Multi-campus non-denomination church based in Adelaide, South Australia

Edge Church, registered as Edge Church International, formerly Southside Christian Church, is a multi-campus non-denomination church established in 1994. It is based in Adelaide, South Australia.

==Establishment==
Edge Church International was originally called Southside Christian Church when it was established in 1994. Ps Danny Guglielmucci established Southside Christian Church in May of that year, with just 80 people in a small building at O'Halloran Hill.

By 1996, Southside had relocated from O'Halloran Hill to their current Adelaide South campus in Old Reynella in the Adelaide southern suburbs. The church relocated to what had previously been the Old Reynella Markets in Old Reynella.

In 2006, Southside Christian Church was renamed to become Edge Church International, reflecting a broader reach outside of just the South of Adelaide.

In 2014, Edge Church saw a major transition in leadership from Ps Danny Guglielmucci as the founding pastor, to senior pastor Jonathan Fontanarosa who guided the church for nine years through until 2023.

In 2023, Ps Danny Guglielmucci was "requested by the church leadership to assist with governance and growth difficulties". A change of leadership was endorsed by the board and staff later that year, who requested that Ps Danny Gugielmucci be retained on a part-time basis to oversee the transition to new leadership.

In 2024, Edge Church, with the endorsement of Ps Danny Gugielmucci, staff and board, agreed to become associated with Equippers Churchunder the leadership of Ps Sam Monk.

==Church growth==
In 2001 a second campus based in the central area of Adelaide was established.
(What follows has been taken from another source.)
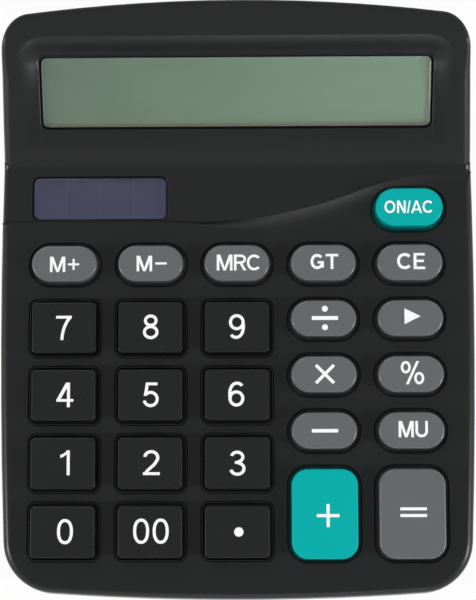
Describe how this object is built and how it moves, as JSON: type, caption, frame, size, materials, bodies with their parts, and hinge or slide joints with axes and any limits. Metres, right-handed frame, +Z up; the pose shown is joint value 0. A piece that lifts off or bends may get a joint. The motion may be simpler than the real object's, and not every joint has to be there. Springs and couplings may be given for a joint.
{
  "type": "desktop calculator",
  "caption": "Wedge-shaped desktop calculator with a raised sunk display, a solar cell, press keys on a rubber keypad and a sliding battery door.",
  "frame": {"origin": "centre of the bounding box's base, on the table under the feet", "axes": "+X to the user's right, +Y away from the user towards the display, +Z up"},
  "size_m": [0.119, 0.144, 0.0453],
  "materials": {
    "case_plastic": "fine texture",
    "case_lower_plastic": "fine texture",
    "key_black": "satin",
    "key_grey": "satin",
    "key_teal": "satin",
    "window_clear": "clear",
    "solar_tint": "clear",
    "display": "satin",
    "solar_cells": "glossy",
    "foam": "matte",
    "metal": "satin",
    "board": "satin",
    "silicone": "matte",
    "inner_plastic": "satin",
    "resin": "satin",
    "foot_rubber": "matte",
    "cell_wrap": "satin",
    "wire_cover": "satin",
    "ribbon_film": "satin"
  },
  "bodies": {
    "case": {"battery_cell": "cell_wrap", "battery_contact_negative": "metal", "battery_contact_positive": "metal", "battery_wires": "wire_cover", "bottom_case": "case_lower_plastic", "capacitor": "metal", "case_screws": "metal", "chip_cover": "resin", "display_window": "window_clear", "keypad_membrane": "silicone", "lcd_holder": "inner_plastic", "lcd_panel": "display", "lcd_ribbon": "ribbon_film", "main_board": "board", "rubber_feet": "foot_rubber", "solar_cell": "solar_cells", "solar_leads": "metal", "solar_pad": "foam", "solar_window": "solar_tint", "top_case": "case_plastic"},
    "battery_door": {"battery_door": "case_lower_plastic"},
    "key_0": {"key_0": "key_black"},
    "key_00": {"key_00": "key_black"},
    "key_1": {"key_1": "key_black"},
    "key_2": {"key_2": "key_black"},
    "key_3": {"key_3": "key_black"},
    "key_4": {"key_4": "key_black"},
    "key_5": {"key_5": "key_black"},
    "key_6": {"key_6": "key_black"},
    "key_7": {"key_7": "key_black"},
    "key_8": {"key_8": "key_black"},
    "key_9": {"key_9": "key_black"},
    "key_add": {"key_add": "key_teal"},
    "key_backspace": {"key_backspace": "key_grey"},
    "key_clear_entry": {"key_clear_entry": "key_grey"},
    "key_divide": {"key_divide": "key_grey"},
    "key_equals": {"key_equals": "key_grey"},
    "key_grand_total": {"key_grand_total": "key_grey"},
    "key_mark_up": {"key_mark_up": "key_grey"},
    "key_memory_minus": {"key_memory_minus": "key_grey"},
    "key_memory_plus": {"key_memory_plus": "key_grey"},
    "key_memory_recall": {"key_memory_recall": "key_grey"},
    "key_multiply": {"key_multiply": "key_grey"},
    "key_on_clear": {"key_on_clear": "key_teal"},
    "key_percent": {"key_percent": "key_grey"},
    "key_point": {"key_point": "key_black"},
    "key_subtract": {"key_subtract": "key_grey"}
  },
  "joints": [
    {"name": "battery_door_slide", "type": "slide", "parent": "case", "child": "battery_door", "axis": [0, 1, 0], "range_m": [0, 0.026]},
    {"name": "key_0_press", "type": "slide", "parent": "case", "child": "key_0", "axis": [0, 0.0872, -0.9962], "range_m": [0, 0.0012], "stiffness_N_per_m": 650, "deforming": ["keypad_membrane"]},
    {"name": "key_00_press", "type": "slide", "parent": "case", "child": "key_00", "axis": [0, 0.0872, -0.9962], "range_m": [0, 0.0012], "stiffness_N_per_m": 650, "deforming": ["keypad_membrane"]},
    {"name": "key_1_press", "type": "slide", "parent": "case", "child": "key_1", "axis": [0, 0.0872, -0.9962], "range_m": [0, 0.0012], "stiffness_N_per_m": 650, "deforming": ["keypad_membrane"]},
    {"name": "key_2_press", "type": "slide", "parent": "case", "child": "key_2", "axis": [0, 0.0872, -0.9962], "range_m": [0, 0.0012], "stiffness_N_per_m": 650, "deforming": ["keypad_membrane"]},
    {"name": "key_3_press", "type": "slide", "parent": "case", "child": "key_3", "axis": [0, 0.0872, -0.9962], "range_m": [0, 0.0012], "stiffness_N_per_m": 650, "deforming": ["keypad_membrane"]},
    {"name": "key_4_press", "type": "slide", "parent": "case", "child": "key_4", "axis": [0, 0.0872, -0.9962], "range_m": [0, 0.0012], "stiffness_N_per_m": 650, "deforming": ["keypad_membrane"]},
    {"name": "key_5_press", "type": "slide", "parent": "case", "child": "key_5", "axis": [0, 0.0872, -0.9962], "range_m": [0, 0.0012], "stiffness_N_per_m": 650, "deforming": ["keypad_membrane"]},
    {"name": "key_6_press", "type": "slide", "parent": "case", "child": "key_6", "axis": [0, 0.0872, -0.9962], "range_m": [0, 0.0012], "stiffness_N_per_m": 650, "deforming": ["keypad_membrane"]},
    {"name": "key_7_press", "type": "slide", "parent": "case", "child": "key_7", "axis": [0, 0.0872, -0.9962], "range_m": [0, 0.0012], "stiffness_N_per_m": 650, "deforming": ["keypad_membrane"]},
    {"name": "key_8_press", "type": "slide", "parent": "case", "child": "key_8", "axis": [0, 0.0872, -0.9962], "range_m": [0, 0.0012], "stiffness_N_per_m": 650, "deforming": ["keypad_membrane"]},
    {"name": "key_9_press", "type": "slide", "parent": "case", "child": "key_9", "axis": [0, 0.0872, -0.9962], "range_m": [0, 0.0012], "stiffness_N_per_m": 650, "deforming": ["keypad_membrane"]},
    {"name": "key_add_press", "type": "slide", "parent": "case", "child": "key_add", "axis": [0, 0.0872, -0.9962], "range_m": [0, 0.0012], "stiffness_N_per_m": 650, "deforming": ["keypad_membrane"]},
    {"name": "key_backspace_press", "type": "slide", "parent": "case", "child": "key_backspace", "axis": [0, 0.0872, -0.9962], "range_m": [0, 0.0012], "stiffness_N_per_m": 650, "deforming": ["keypad_membrane"]},
    {"name": "key_clear_entry_press", "type": "slide", "parent": "case", "child": "key_clear_entry", "axis": [0, 0.0872, -0.9962], "range_m": [0, 0.0012], "stiffness_N_per_m": 650, "deforming": ["keypad_membrane"]},
    {"name": "key_divide_press", "type": "slide", "parent": "case", "child": "key_divide", "axis": [0, 0.0872, -0.9962], "range_m": [0, 0.0012], "stiffness_N_per_m": 650, "deforming": ["keypad_membrane"]},
    {"name": "key_equals_press", "type": "slide", "parent": "case", "child": "key_equals", "axis": [0, 0.0872, -0.9962], "range_m": [0, 0.0012], "stiffness_N_per_m": 650, "deforming": ["keypad_membrane"]},
    {"name": "key_grand_total_press", "type": "slide", "parent": "case", "child": "key_grand_total", "axis": [0, 0.0872, -0.9962], "range_m": [0, 0.0012], "stiffness_N_per_m": 650, "deforming": ["keypad_membrane"]},
    {"name": "key_mark_up_press", "type": "slide", "parent": "case", "child": "key_mark_up", "axis": [0, 0.0872, -0.9962], "range_m": [0, 0.0012], "stiffness_N_per_m": 650, "deforming": ["keypad_membrane"]},
    {"name": "key_memory_minus_press", "type": "slide", "parent": "case", "child": "key_memory_minus", "axis": [0, 0.0872, -0.9962], "range_m": [0, 0.0012], "stiffness_N_per_m": 650, "deforming": ["keypad_membrane"]},
    {"name": "key_memory_plus_press", "type": "slide", "parent": "case", "child": "key_memory_plus", "axis": [0, 0.0872, -0.9962], "range_m": [0, 0.0012], "stiffness_N_per_m": 650, "deforming": ["keypad_membrane"]},
    {"name": "key_memory_recall_press", "type": "slide", "parent": "case", "child": "key_memory_recall", "axis": [0, 0.0872, -0.9962], "range_m": [0, 0.0012], "stiffness_N_per_m": 650, "deforming": ["keypad_membrane"]},
    {"name": "key_multiply_press", "type": "slide", "parent": "case", "child": "key_multiply", "axis": [0, 0.0872, -0.9962], "range_m": [0, 0.0012], "stiffness_N_per_m": 650, "deforming": ["keypad_membrane"]},
    {"name": "key_on_clear_press", "type": "slide", "parent": "case", "child": "key_on_clear", "axis": [0, 0.0872, -0.9962], "range_m": [0, 0.0012], "stiffness_N_per_m": 650, "deforming": ["keypad_membrane"]},
    {"name": "key_percent_press", "type": "slide", "parent": "case", "child": "key_percent", "axis": [0, 0.0872, -0.9962], "range_m": [0, 0.0012], "stiffness_N_per_m": 650, "deforming": ["keypad_membrane"]},
    {"name": "key_point_press", "type": "slide", "parent": "case", "child": "key_point", "axis": [0, 0.0872, -0.9962], "range_m": [0, 0.0012], "stiffness_N_per_m": 650, "deforming": ["keypad_membrane"]},
    {"name": "key_subtract_press", "type": "slide", "parent": "case", "child": "key_subtract", "axis": [0, 0.0872, -0.9962], "range_m": [0, 0.0012], "stiffness_N_per_m": 650, "deforming": ["keypad_membrane"]}
  ]
}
Initially meeting at the Wonderland Ballroom in Hawthorn, the Southside City campus was forced to move seven times in two years as it experienced rapid growth. Ultimately, the Edge Church City campus was located in the Hindley Street cinema complex, in the Adelaide CBD before amalgamating with the West Campus in 2015.

Westside Assembly of God at Findon became the Edge Church West campus in 2006. Edge Church then expanded internationally, with the Edge Church Bristol campus being established in 2008, based out of Aztec West, in Bristol, England. The Edge Church Melbourne campus was then established in 2010, in the suburb of Burwood in Melbourne, to leave Edge Church currently with four campuses.

==Mission work==
Edge Church has been involved in mission work, both locally and abroad. For many years, the church was involved in community projects around Adelaide, including renovations of Morphett Vale High School, the Adelaide Women's and Children's Hospital accommodation and out-patient wards, the Childhood Cancer Association accommodation units and their head office, and the Adelaide Women's Prison Living Skills Unit.

Edge Church has hosted an annual "RED" (rescue, empower, deploy) event, where the church raises money for different community partners.